Items:
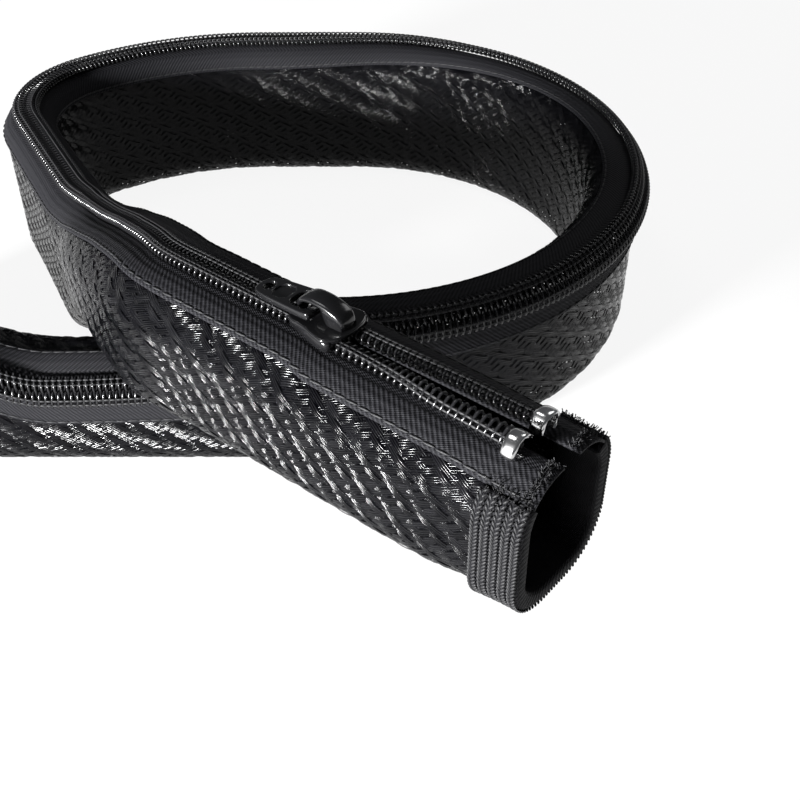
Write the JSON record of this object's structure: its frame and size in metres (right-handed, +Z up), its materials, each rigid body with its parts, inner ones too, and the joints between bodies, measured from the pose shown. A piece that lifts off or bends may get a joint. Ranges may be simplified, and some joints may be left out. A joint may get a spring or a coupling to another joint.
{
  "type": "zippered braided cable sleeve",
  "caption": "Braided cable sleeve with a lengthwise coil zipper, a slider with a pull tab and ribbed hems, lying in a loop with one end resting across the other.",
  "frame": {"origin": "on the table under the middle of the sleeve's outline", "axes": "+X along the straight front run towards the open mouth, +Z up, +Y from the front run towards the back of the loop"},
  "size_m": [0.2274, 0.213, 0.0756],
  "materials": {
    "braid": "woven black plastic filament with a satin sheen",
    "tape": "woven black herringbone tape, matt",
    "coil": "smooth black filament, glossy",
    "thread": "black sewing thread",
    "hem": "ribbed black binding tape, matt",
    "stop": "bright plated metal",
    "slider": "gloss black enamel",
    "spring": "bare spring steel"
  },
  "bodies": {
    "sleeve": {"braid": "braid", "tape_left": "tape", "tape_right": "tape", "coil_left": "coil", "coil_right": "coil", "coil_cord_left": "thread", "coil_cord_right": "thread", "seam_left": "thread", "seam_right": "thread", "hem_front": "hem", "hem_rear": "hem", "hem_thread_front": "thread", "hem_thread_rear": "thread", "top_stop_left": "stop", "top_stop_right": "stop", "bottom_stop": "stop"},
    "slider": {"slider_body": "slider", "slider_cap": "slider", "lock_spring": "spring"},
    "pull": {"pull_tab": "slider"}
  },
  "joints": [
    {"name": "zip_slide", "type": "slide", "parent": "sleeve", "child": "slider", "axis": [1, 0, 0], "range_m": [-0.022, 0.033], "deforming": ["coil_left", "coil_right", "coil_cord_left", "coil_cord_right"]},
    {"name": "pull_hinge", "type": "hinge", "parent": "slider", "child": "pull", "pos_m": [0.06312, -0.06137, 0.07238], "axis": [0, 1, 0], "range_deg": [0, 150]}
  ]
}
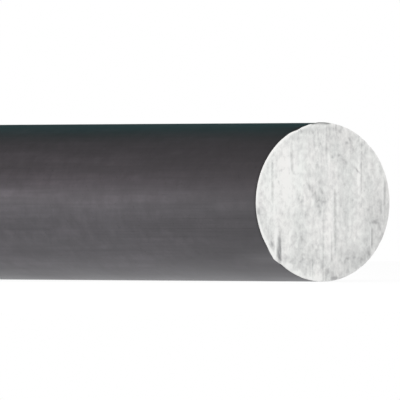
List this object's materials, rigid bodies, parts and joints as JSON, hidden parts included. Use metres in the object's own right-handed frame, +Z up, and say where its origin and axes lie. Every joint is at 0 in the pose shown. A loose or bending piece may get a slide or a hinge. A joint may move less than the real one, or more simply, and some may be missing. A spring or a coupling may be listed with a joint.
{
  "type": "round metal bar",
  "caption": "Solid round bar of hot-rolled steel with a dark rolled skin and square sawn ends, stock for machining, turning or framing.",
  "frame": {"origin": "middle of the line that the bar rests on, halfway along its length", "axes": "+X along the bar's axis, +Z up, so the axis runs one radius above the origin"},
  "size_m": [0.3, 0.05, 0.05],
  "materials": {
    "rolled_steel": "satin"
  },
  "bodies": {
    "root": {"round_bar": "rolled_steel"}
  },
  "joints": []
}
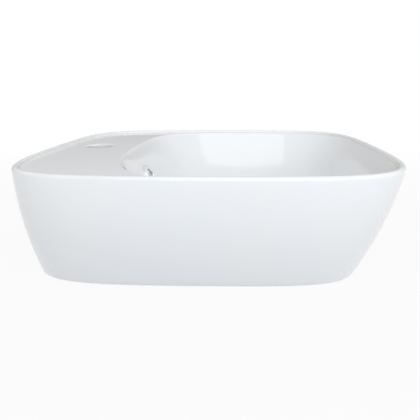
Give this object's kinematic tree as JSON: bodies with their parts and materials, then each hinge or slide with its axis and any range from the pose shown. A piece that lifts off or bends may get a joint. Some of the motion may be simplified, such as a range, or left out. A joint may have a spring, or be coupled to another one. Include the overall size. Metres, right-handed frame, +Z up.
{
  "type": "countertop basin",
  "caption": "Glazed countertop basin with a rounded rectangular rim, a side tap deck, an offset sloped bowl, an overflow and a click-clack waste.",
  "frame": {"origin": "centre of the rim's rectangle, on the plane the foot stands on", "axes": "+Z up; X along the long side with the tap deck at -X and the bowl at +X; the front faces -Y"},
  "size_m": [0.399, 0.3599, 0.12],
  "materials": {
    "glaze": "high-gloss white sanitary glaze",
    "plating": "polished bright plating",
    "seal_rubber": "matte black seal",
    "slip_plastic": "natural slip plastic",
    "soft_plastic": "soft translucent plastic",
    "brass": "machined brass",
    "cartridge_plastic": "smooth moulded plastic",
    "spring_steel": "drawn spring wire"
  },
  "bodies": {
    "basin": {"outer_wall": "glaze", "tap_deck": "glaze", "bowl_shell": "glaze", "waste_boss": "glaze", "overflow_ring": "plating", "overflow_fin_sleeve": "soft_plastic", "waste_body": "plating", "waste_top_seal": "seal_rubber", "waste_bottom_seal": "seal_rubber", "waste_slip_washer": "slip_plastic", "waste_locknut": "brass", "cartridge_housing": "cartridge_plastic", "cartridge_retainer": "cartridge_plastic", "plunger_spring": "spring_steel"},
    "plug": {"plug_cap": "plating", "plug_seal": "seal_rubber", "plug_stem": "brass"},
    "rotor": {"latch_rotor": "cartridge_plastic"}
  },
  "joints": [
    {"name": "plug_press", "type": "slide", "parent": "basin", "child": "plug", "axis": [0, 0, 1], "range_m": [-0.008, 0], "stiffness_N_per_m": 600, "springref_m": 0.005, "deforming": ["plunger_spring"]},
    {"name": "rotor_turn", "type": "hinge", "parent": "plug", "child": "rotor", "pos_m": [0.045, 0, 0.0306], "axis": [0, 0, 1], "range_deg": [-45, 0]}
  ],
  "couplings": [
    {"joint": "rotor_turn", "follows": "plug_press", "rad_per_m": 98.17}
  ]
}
---
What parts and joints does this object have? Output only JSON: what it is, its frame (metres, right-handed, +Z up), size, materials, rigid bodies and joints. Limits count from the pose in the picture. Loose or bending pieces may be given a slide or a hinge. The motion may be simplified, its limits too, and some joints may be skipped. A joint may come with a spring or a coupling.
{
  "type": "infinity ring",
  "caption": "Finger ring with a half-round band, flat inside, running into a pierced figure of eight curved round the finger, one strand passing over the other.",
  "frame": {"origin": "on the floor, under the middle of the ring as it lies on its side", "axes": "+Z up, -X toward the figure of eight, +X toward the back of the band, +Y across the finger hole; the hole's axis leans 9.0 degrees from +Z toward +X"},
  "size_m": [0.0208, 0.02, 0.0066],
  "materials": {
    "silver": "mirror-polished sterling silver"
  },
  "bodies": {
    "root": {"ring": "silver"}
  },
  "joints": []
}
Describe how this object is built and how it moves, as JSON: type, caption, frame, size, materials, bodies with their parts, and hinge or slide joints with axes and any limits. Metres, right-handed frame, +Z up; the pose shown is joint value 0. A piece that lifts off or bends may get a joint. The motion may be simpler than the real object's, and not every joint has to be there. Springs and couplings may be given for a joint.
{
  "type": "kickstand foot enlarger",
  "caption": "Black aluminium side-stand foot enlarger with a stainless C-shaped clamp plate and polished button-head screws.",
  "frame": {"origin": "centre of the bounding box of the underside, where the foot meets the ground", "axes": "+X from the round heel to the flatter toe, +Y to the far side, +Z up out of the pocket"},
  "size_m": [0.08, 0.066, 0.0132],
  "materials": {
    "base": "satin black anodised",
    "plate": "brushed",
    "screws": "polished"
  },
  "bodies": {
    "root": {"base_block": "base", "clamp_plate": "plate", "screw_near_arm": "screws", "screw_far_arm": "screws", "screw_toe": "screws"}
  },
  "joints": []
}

Exercise goal: Tally the lines of the preceding listing in which the word "each" appears; state nothing but the total.

Solved exercise: 2